Parce que pour comprendre ces problèmes, il faut prendre des éléments de connaissance dans des disciplines qui sont séparées les unes des autres.

L’idée de la connaissance
En général on enseigne les problèmes de la connaissance en philosophie et encore même pas, c’est plutôt dans ce qu’on appelle l’épistémologie, la réflexion sur la connaissance. Or, c’est un problème qu’on devrait enseigner dès les petites classes et tout au cours d’une vie d’élève et d’étudiant. Pourquoi ?
Parce que quand nous réfléchissons sur les connaissances du passé, nous nous rendons compte que les certitudes pour ces personnes du passé sont pour nous des erreurs et des illusions. Quand nous regardons les religions du passé, nous pensons que ce sont des religions trompeuses. Quand nous regardons même la science, nous constatons qu’ont survécu à cette science deux grandes théories : la thermodynamique et la théorie de l’évolution. Quand nous regardons les croyances politiques, ceux qui ont cru au nazisme, au fascisme, au communisme stalinien, ceux qui ont cru au maoïsme, on pense aujourd’hui que ce sont des illusions et des erreurs.
Et quand on pense qu’après on a proposé le néo-libéralisme comme la solution de tous les problèmes humains, nous nous rendons compte de plus en plus que c’était non pas une vérité scientifique mais une illusion. Et vous savez ce qu’a dit Descartes : » le propre de l’erreur, c’est qu’elle ne se connaît pas comme telle ; quand on est dans l’erreur, on ne sait pas qu’on y est ». Or c’est une erreur de sous-estimer l’importance de l’erreur. Nous risquons sans cesse de nous tromper et les conséquences peuvent être vitales si on se trompe dans le choix de la personne avec qui on va vivre, ou si on se trompe dans le choix d’une carrière ; si un général se trompe dans sa stratégie, les conséquences sont extrêmement graves pour les personnes.
Alors pourquoi y a t-il un risque d’erreur dans la connaissance ?
Toute connaissance est une traduction et une reconstruction. Par exemple la connaissance visuelle : la perception de mes yeux n’est pas une photographie que mes yeux ont pris de vous.
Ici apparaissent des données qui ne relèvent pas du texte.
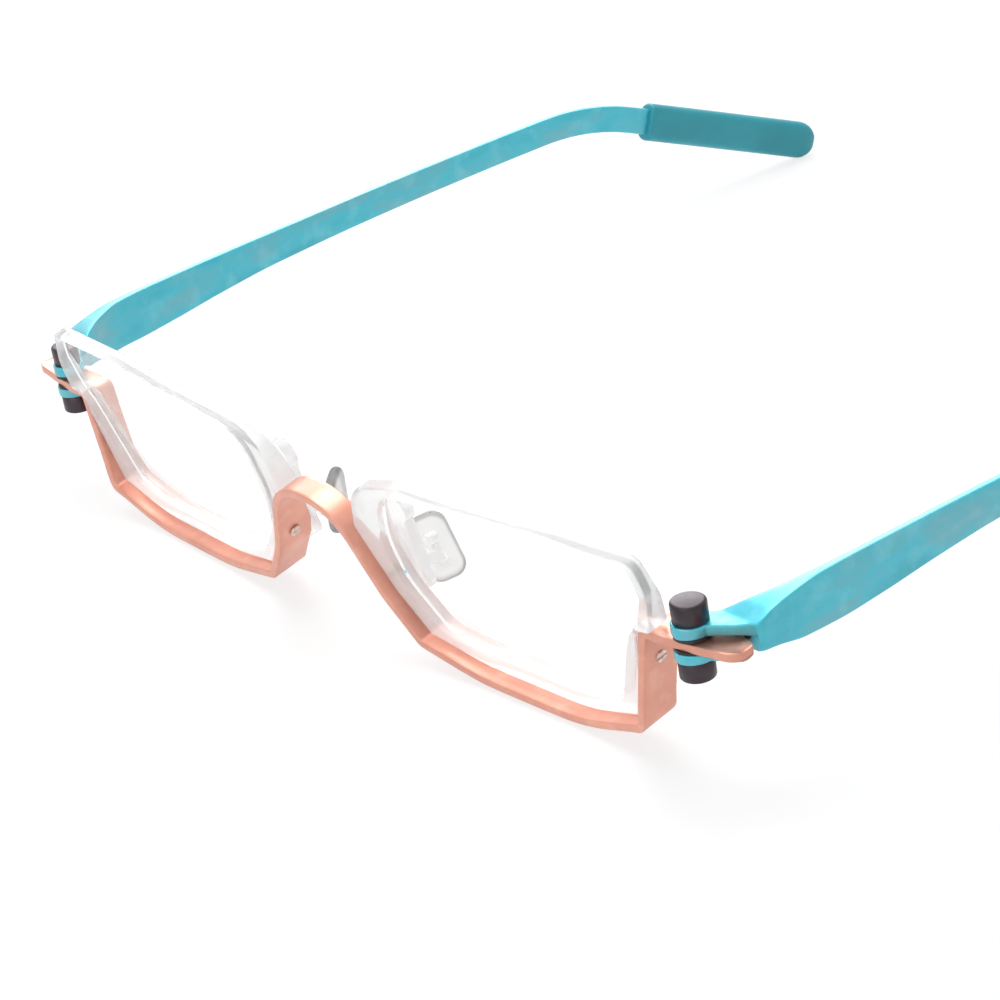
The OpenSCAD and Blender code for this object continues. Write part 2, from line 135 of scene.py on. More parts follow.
def offsetCorners(corners, shift, least=0.3):
    # corner path moved to the left of its direction of travel
    out = []
    last = len(corners) - 1
    for i, (x, z, r) in enumerate(corners):
        a = np.array(corners[max(1, i)][:2]) - np.array(corners[max(0, i - 1)][:2])
        b = np.array(corners[min(last, i + 1)][:2]) - np.array(corners[min(last - 1, i)][:2])
        a, b = a / np.linalg.norm(a), b / np.linalg.norm(b)
        na, nb = np.array((-a[1], a[0])), np.array((-b[1], b[0]))
        m = (na + nb) / (1 + na @ nb)
        s = 1 if a[0] * b[1] - a[1] * b[0] > 0 else -1
        out.append([x + m[0] * shift, z + m[1] * shift, max(least, r - s * shift)])
    return out


def newObject(name, data):
    # a new object in the scene
    obj = bpy.data.objects.new(name, data)
    bpy.context.scene.collection.objects.link(obj)
    return obj


def meshPiece(name, verts, faces, bodyName, flip=False):
    # a smooth mesh in the shared frame, mirrored where flip is true
    if flip:
        verts = [Vector((-v[0], v[1], v[2])) for v in verts]
        faces = [tuple(reversed(f)) for f in faces]
    mesh = bpy.data.meshes.new(name)
    mesh.from_pydata([tuple(v) for v in verts], [], faces)
    mesh.validate()
    for p in mesh.polygons:
        p.use_smooth = True
    obj = newObject(name, mesh)
    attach(obj, bodyName)
    return obj


def outward(obj):
    # merges doubles, then turns every face outwards
    bm = bmesh.new()
    bm.from_mesh(obj.data)
    bmesh.ops.remove_doubles(bm, verts=bm.verts, dist=1e-7)
    bmesh.ops.recalc_face_normals(bm, faces=bm.faces)
    bm.to_mesh(obj.data)
    bm.free()


def loft(rings, ends=True):
    # rings of equal length joined one to the next, with flat ends where ends is true
    n = len(rings[0])
    verts = [Vector(p) for ring in rings for p in ring]
    faces = []
    for i in range(len(rings) - 1):
        for j in range(n):
            k = (j + 1) % n
            faces.append((i * n + j, i * n + k, (i + 1) * n + k, (i + 1) * n + j))
    if ends:
        faces.append(tuple(reversed(range(n))))
        faces.append(tuple((len(rings) - 1) * n + j for j in range(n)))
    return verts, faces


def joined(first, second):
    # two lofts put together as one mesh
    base = len(first[0])
    return first[0] + second[0], first[1] + [tuple(base + k for k in f) for f in second[1]]


def inShared(rings):
    # rings of the drawing moved to the shared frame
    return [[toShared(*p) for p in ring] for ring in rings]


def roundedSection(width, height, radius, steps, across=1):
    # closed outline of a rounded bar, centred; across is the number of parts of its top and bottom
    radius = min(radius, width * 0.49, height * 0.49)
    sideX, sideZ = width / 2 - radius, height / 2 - radius
    out = []
    for cx, cz, start in ((1, 1, 0), (-1, 1, 90), (-1, -1, 180), (1, -1, 270)):
        for k in range(steps + 1):
            g = math.radians(start + 90 * k / steps)
            out.append((cx * sideX + radius * math.cos(g), cz * sideZ + radius * math.sin(g)))
        if start in (0, 180):
            x0, z0 = out[-1]
            out += [(x0 + (-cx * sideX - x0) * t / across, z0) for t in range(1, across)]
    return out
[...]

Dans l’image rétinienne que j’ai, les personnes du dernier rang sont petites, beaucoup plus petites que les personnes du premier rang mais de cela je n’ai pas conscience parce qu’il existe un mécanisme qu’on appelle la constance perceptive qui fait que je perçois non pas des géants et des nains mais tout le monde avec une taille normale.